During closing arguments, Assistant District Attorney Guy Conine said there was absolutely no doubt Ms. Rhoten was conspiring with Perkins to kill her father. He said it was tough for the father to have to deal with, he didn’t know what to do and he didn’t turn her into police. After she was arrested, Rhoten cried as he tried to ask Ms. Rhoten about the threatening text message and she wouldn’t answer him, Conine said. The father became convinced she would carry out the plan to kill him, he said.
Detectives continually asked the defendant if there was any other way to solve her problems besides killing her dad and coldly she said no, she wanted him dead, Conine said.
“I ask that you set your emotions aside and look at the evidence that was presented to you” and whether the case was proved beyond a reasonable doubt, defense attorney Clifton Roberson told the jurors. He said Ms. Rhoten sent text messages to Perkins but there was no evidence Perkins responded to them or that he agreed with Ms. Rhoten to kill her father.

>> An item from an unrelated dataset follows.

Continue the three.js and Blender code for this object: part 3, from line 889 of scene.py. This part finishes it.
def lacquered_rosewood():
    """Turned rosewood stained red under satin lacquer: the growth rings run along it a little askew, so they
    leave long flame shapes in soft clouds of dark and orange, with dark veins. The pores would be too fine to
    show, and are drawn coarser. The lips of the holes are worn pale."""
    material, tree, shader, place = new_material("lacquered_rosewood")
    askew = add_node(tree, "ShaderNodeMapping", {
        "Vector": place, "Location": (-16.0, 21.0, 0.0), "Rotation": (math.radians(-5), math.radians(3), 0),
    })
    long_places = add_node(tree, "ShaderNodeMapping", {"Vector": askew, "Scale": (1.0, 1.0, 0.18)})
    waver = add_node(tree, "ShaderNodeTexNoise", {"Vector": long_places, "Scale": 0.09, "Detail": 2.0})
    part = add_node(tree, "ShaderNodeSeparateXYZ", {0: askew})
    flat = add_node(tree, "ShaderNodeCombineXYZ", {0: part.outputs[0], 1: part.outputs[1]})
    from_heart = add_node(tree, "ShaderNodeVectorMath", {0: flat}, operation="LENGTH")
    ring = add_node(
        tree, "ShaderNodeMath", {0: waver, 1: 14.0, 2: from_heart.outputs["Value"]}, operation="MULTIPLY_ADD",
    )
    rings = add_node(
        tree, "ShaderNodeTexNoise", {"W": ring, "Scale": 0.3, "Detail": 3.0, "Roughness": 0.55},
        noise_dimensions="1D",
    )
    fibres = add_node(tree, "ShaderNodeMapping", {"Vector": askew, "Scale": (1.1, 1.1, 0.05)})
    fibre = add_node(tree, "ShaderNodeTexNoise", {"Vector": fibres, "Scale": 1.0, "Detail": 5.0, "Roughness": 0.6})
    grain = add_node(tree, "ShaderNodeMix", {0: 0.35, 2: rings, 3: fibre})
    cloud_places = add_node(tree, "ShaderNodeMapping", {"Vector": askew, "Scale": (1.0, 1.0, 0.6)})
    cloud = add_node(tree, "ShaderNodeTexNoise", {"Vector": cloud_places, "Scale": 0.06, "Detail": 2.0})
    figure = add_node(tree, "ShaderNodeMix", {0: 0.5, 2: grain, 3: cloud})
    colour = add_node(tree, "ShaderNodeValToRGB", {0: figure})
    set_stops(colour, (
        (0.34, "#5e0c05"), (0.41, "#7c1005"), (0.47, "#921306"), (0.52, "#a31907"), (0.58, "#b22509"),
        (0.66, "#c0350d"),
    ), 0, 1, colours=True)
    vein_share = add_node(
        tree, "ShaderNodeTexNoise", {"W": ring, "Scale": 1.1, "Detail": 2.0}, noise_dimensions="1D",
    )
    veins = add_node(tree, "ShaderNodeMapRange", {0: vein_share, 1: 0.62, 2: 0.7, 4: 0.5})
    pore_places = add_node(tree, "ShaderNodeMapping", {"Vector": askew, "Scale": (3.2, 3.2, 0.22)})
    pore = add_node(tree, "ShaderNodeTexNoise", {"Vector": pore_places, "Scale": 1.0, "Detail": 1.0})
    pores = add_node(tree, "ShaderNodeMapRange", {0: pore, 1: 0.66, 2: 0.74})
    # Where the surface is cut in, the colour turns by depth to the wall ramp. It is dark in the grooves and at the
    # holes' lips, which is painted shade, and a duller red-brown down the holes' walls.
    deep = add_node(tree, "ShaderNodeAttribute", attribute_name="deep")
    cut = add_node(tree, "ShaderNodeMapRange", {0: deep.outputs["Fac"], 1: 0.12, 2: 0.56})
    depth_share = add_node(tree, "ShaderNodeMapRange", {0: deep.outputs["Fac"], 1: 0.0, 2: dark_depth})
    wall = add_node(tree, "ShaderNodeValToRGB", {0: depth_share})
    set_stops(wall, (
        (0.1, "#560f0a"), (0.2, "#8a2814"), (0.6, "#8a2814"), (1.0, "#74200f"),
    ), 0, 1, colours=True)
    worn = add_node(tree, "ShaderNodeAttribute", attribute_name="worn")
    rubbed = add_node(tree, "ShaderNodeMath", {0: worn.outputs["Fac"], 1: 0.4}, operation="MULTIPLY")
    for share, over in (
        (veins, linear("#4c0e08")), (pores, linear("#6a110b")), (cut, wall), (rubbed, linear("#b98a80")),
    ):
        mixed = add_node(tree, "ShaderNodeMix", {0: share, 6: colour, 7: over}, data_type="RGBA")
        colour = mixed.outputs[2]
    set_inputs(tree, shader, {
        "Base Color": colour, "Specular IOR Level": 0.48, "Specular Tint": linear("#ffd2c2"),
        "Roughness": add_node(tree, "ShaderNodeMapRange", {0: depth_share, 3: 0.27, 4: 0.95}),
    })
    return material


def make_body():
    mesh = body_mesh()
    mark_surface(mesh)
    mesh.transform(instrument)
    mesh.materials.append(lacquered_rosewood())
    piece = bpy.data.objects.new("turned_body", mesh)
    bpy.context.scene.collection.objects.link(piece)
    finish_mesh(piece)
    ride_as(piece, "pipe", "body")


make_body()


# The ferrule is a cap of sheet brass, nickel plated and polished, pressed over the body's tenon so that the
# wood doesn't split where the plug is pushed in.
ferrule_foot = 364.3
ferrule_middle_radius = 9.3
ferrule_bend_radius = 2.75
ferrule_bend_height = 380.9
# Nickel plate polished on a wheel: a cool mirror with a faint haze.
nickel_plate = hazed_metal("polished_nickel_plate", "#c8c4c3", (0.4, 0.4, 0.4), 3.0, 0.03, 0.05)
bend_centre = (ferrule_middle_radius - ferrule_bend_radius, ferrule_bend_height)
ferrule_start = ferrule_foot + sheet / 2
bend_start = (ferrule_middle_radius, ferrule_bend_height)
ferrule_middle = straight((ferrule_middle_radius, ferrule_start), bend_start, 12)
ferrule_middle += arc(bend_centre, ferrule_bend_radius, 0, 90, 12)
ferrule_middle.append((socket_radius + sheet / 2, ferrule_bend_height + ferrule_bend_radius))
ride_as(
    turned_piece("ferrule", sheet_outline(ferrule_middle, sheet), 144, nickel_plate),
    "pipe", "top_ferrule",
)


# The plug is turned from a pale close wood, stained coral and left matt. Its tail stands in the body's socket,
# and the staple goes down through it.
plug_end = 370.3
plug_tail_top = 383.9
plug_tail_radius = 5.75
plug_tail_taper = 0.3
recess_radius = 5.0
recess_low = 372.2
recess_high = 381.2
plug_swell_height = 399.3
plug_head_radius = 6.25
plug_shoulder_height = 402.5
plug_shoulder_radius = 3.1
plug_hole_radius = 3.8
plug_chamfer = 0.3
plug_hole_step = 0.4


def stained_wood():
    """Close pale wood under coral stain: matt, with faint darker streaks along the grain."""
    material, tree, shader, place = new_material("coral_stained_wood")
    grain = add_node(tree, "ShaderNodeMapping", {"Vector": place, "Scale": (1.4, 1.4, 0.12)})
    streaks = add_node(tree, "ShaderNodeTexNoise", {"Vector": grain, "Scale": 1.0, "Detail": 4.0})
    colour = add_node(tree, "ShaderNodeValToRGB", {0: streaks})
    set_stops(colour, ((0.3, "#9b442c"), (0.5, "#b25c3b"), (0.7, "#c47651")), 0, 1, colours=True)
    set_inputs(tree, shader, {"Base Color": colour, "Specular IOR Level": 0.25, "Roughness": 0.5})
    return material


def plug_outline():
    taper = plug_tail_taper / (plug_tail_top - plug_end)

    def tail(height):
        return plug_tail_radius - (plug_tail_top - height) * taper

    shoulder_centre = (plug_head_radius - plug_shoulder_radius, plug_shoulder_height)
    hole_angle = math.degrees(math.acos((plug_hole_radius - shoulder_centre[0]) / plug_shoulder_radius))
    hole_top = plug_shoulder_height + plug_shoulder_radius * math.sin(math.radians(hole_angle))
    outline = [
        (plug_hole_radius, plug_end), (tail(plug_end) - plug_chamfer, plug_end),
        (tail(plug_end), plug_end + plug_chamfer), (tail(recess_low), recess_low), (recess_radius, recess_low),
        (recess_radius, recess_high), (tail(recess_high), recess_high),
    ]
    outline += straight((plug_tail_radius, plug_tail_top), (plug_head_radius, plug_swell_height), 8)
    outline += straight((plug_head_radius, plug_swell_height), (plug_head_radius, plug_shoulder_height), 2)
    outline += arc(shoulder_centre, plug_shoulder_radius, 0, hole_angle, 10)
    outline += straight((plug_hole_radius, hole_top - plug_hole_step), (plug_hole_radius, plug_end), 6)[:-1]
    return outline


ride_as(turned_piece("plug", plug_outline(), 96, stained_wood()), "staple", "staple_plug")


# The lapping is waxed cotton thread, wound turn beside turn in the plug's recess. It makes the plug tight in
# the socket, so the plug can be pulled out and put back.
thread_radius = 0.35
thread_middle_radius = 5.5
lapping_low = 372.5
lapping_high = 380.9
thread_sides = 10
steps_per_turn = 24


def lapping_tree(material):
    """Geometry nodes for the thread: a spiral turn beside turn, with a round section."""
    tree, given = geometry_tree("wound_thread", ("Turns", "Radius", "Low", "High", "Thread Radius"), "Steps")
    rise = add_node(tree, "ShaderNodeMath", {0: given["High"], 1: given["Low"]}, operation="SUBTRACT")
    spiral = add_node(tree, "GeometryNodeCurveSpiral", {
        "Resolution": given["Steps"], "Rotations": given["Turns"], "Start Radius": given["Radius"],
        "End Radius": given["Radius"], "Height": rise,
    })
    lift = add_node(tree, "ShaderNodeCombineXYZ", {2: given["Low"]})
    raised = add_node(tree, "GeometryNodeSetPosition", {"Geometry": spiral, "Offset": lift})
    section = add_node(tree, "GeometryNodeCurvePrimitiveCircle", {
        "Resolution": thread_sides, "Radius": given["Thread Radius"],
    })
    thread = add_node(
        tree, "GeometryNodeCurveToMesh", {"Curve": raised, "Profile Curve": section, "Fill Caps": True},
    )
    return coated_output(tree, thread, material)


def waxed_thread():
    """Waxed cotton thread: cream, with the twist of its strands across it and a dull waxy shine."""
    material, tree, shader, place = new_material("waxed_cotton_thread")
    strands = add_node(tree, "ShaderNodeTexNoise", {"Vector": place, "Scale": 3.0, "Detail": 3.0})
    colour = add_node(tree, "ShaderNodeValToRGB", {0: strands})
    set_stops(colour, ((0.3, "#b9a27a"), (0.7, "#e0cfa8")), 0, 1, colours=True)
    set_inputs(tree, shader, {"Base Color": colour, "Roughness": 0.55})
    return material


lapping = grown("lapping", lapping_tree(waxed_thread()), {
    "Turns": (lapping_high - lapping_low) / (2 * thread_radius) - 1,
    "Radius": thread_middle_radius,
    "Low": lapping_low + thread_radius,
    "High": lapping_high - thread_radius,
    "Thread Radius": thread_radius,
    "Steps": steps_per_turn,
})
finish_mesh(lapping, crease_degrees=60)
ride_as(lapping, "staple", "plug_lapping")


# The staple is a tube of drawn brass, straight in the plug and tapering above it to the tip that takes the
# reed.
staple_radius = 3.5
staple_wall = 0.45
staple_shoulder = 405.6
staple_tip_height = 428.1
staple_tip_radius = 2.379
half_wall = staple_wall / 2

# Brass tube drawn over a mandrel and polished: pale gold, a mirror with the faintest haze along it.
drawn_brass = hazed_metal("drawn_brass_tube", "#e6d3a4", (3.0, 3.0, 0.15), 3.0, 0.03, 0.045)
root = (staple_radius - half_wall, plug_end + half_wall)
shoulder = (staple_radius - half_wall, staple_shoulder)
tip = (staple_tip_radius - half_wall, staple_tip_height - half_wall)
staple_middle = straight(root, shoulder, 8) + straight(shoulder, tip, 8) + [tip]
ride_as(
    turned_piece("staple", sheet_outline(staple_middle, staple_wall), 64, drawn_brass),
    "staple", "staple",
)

Roberson asked the jurors to apply their common sense and said neither of the defendants had a driver’s license so Perkins would have had no way of getting over to Rhoten’s house to kill him. He said the jurors must also use their common sense about a note Ms. Rhoten had written about her becoming a stripper to make money to getaway after the murder and whether Ms. Rhoten could make money as a stripper.

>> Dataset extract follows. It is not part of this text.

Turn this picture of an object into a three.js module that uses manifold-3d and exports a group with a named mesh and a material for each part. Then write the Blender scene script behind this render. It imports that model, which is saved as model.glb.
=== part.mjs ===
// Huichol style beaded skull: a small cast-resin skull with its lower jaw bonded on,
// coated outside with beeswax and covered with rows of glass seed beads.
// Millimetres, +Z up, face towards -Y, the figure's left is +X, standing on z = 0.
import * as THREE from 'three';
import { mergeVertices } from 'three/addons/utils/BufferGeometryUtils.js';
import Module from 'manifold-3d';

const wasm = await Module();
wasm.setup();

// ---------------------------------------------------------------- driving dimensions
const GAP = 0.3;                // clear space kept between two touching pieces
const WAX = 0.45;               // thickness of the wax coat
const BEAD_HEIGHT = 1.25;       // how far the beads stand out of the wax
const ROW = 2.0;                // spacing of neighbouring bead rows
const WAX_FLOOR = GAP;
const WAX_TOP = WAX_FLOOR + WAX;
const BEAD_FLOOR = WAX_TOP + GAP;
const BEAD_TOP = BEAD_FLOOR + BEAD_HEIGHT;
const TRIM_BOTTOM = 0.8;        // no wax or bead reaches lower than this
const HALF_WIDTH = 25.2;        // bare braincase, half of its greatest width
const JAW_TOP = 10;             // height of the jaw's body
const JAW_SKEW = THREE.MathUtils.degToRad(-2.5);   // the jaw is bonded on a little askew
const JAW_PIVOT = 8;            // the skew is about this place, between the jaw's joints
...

Ms. Rhoten told police she was going to use a kitchen knife to kill her father but police found a switchblade knife in the girl’s room instead. He said his client told police she wanted her father dead but not if he remarried her mother and they all lived together again.
Roberson said the prosecutors failed to prove their case beyond a reasonable doubt and the only verdict the jury could come back with was not guilty.
“What I care about is that Dennis and Amber Rhoten can get a good night sleep tonight,” Assistant District Attorney Joe Murphy said, adding that the conspiracy did not have to be a good plan or to be carried out for her to be guilty.
He said it was OK for the jurors to be emotional.
“It’s OK that your heart breaks for Dennis Rhoten and it should,” he said. “You take a little girl and raise her as your own and she wants to kill you and you are afraid of her.”
He said the only evidence Ms. Rhoten could not get around was her own words. In two recorded interviews with police, she told them she had asked Perkins to help her kill her father and he agreed.
“That was about as cold and emotionless as you can see a human being,” Murphy said, referring to the recorded interviews. “She’s not mad; she’s mean.” She told police she had discussed with Perkins how they were going to slit her father’s throat while he slept, then how they were going to dispose of the body and avoid getting captured, he said.
A text message she sent to Perkins stated, “When you are you planning to kill my dad?” which means there was already a plan in place, Murphy said.
He said Ms. Rhoten told police it makes her happy to think about killing somebody and she thinks it would “probably be really cool.” Murphy said her actions and her words told the jury exactly what Ms. Rhoten wanted to do and if her sister Amber wouldn’t have found the threat-ening text message, her father would be dead.
“Because it’s against the law to conspire to commit murder, Dennis Rhoten is alive,” he said. Ms. Rhoten can say she wanted her dad dead because he wouldn’t let her see her mother or be with Perkins but, Murphy said, Ms. Rhoten said it best when she told police “it would probably really cool.”
The punishment phase of the trial began after the guilty verdict. She could face 2 to 20 years in prison.
Perkins, who has also been charged with the conspiracy, awaits trial.